Barriers to wider adoption

However, not everyone is convinced that educational neuroscience is going to revolutionise education as some have predicted. Part of the problem is that transferring lab data into the classroom has proven rather challenging, even if neuroscientists do raise some interesting points. Furthermore, since our educational systems are usually highly centralised, most schools don’t have much room to experiment. Some teachers are also questioning whether cognitive science can truly be of any practical use in the classroom. “I do not see much usefulness or direct consequences of neurological research on teaching practices”, says Nicole Vidal, professor at the Freiburg Advanced Center of Education in Germany. “After the initial hype, it turned out that deriving educational applications from brain functionality is not as easy as was first thought”. Her thoughts are echoed by Stefan Hopmann, professor of education at the University of Vienna, who doesn’t believe that neuroscience can be particularly useful for educators. “A lot of common-sense pedagogical knowledge is inflated to more than what it actually is”, he remarks. Due to the sensitive nature of neuroscience data, some have also raised privacy concerns regarding the collection, processing, and sharing of this type of data. The lack of regulatory safeguards is completing the matter even further, all of which could reflect negatively on the future of this emerging field. Another major obstacle is the exorbitant cost of MRI scans and other neuroscience tools, which is making large-scale application all but impossible. “We can’t scan every kid’s brain, and it would be a really bad idea to do that even if it was possible”, says Adam Green, associate professor at Georgetown College of Arts and Sciences.
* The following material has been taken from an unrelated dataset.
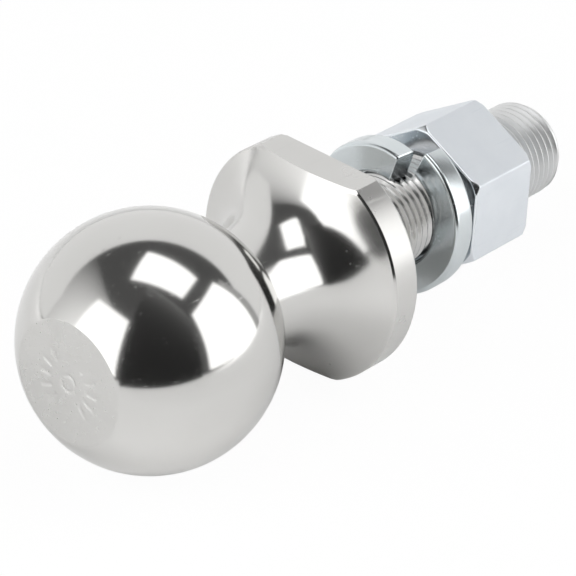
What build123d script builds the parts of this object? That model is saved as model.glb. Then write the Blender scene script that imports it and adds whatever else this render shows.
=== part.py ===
from build123d import *
import math
import os

# A threaded tow ball lying on its side: a forged and turned stud, with the spring washer and the
# hex nut that clamp it to a drawbar. X runs along the stud from the ball towards the threaded end,
# Z is up, and the origin is the middle of the flange's seat.

# Ball, with the flat that is turned on its crown
ball_diameter = 47.6
crown_flat_diameter = 23.8
crown_edge_radius = 0.4

# Neck and the hollow skirt that flares from it to the flange, steeper and steeper. The two holds say
# for what share of its length the flare keeps the direction of the neck and that of its own rim.
neck_diameter = 23.0
neck_length = 1.0
neck_root_radius = 0.8
skirt_length = 18.2
skirt_rim_angle = 69.0
skirt_neck_hold = 0.685
skirt_rim_hold = 0.465

# Flange, a round rim with two opposite flats for the wrench
flange_diameter = 46.5
flange_thickness = 6.3
wrench_across_flats = 40.5
rim_edge_radius = 0.5

# Shank, at the crests of its thread, with a chamfer as deep as the thread at its free end
shank_diameter = 19.05
shank_length = 62.5
shank_root_radius = 0.6
thread_depth = 0.97
end_chamfer_length = 1.6

# Hex nut, standing off the seat by the gap that a drawbar and the washer fill. Its upper corner
# leans a little to +Y, and the chamfer takes off no more than the corners.
nut_stand_off = 28.5
nut_thickness = 17.4
nut_across_flats = 27.8
nut_corner_lean = 2.8
nut_face_diameter = 30.0
nut_chamfer_angle = 45.0
nut_countersink = 0.9
thread_clearance = 0.06

# Spring washer, one left-hand turn of square-edged wire with a cut at the top
washer_wire_width = 6.1
washer_wire_height = 5.0
washer_wire_corner = 0.9
washer_rise = 6.0
washer_cut_angle = 7.0
washer_cut_turn = 13.0
washer_bore_clearance = 0.33
washer_to_nut = 1.7

# Radii and places along X that follow from the sizes above
ball_radius = ball_diameter / 2
crown_radius = crown_flat_diameter / 2
neck_radius = neck_diameter / 2
flange_radius = flange_diameter / 2
shank_radius = shank_diameter / 2
shank_end_radius = shank_radius - thread_depth
rim_x = -flange_thickness
skirt_x = rim_x - skirt_length
neck_x = skirt_x - neck_length
ball_centre_x = neck_x - math.sqrt(ball_radius**2 - neck_radius**2)
crown_x = ball_centre_x - math.sqrt(ball_radius**2 - crown_radius**2)
chamfer_x = shank_length - end_chamfer_length
rim_pull = skirt_length * skirt_rim_hold
rim_slope = math.radians(skirt_rim_angle)

with BuildPart() as stud:
    with BuildSketch(Plane.XZ) as stud_profile:
        with BuildLine():
            crown = Line((crown_x, 0), (crown_x, crown_radius))
            ball = ThreePointArc(crown @ 1, (ball_centre_x, ball_radius), (neck_x, neck_radius))
            neck = Line(ball @ 1, (skirt_x, neck_radius))
            skirt = Bezier(
                neck @ 1,
                (skirt_x + skirt_length * skirt_neck_hold, neck_radius),
                (rim_x - rim_pull * math.cos(rim_slope), flange_radius - rim_pull * math.sin(rim_slope)),
                (rim_x, flange_radius),
            )
            rim = Line(skirt @ 1, (0, flange_radius))
            seat = Line(rim @ 1, (0, shank_radius))
            shank = Line(seat @ 1, (chamfer_x, shank_radius))
            end_chamfer = Line(shank @ 1, (shank_length, shank_end_radius))
            Polyline(end_chamfer @ 1, (shank_length, 0), crown @ 0)
        make_face()
        for corner, radius in (
            (crown @ 1, crown_edge_radius),
            (neck @ 0, neck_root_radius),
            (rim @ 0, rim_edge_radius),
            (rim @ 1, rim_edge_radius),
            (shank @ 0, shank_root_radius),
        ):
            fillet(stud_profile.vertices().sort_by_distance(corner)[0], radius=radius)
    revolve(axis=Axis.X)
    # The flats are milled across the flange and run out into the skirt
    with BuildSketch(Plane.YZ):
        Rectangle(2 * flange_diameter, 2 * flange_diameter)
        Rectangle(2 * flange_diameter, wrench_across_flats, mode=Mode.SUBTRACT)
    extrude(amount=skirt_x, mode=Mode.SUBTRACT)
stud.part.label = "ball_stud"

nut_height = nut_stand_off + nut_thickness
nut_corner_radius = nut_across_flats / math.sqrt(3)
nut_face_radius = nut_face_diameter / 2
blank_radius = 2 * nut_corner_radius - nut_face_radius
nut_chamfer_length = (blank_radius - nut_face_radius) * math.tan(math.radians(nut_chamfer_angle))
nut_bore_radius = shank_radius + thread_clearance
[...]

The future of neuroscience in education

So what exactly does that mean for the future of neuroscience in education? Thanks to advances in technologies like functional magnetic resonance imaging (fMRI), we now have a much better understanding of how the human brain functions and the mechanisms involved in learning. These findings could one day enable us to tailor education precisely to each student’s individual needs. They will also make it easier for teachers to identify students who are struggling and require additional help. By analysing their brain structure and activity data, we will be able to identify each student’s strengths and weaknesses and devise a personalised learning style. One day, we may even complete the mapping of the human synapses, which will help us unveil the mystery of how learning takes place. We will then be able to use this knowledge to develop biological strategies for enhancing learning. Although there are still some issues and concerns that need to be addressed, potential implications of neuroscientific discovery should ensure that this discipline has an important role to play in the future of education.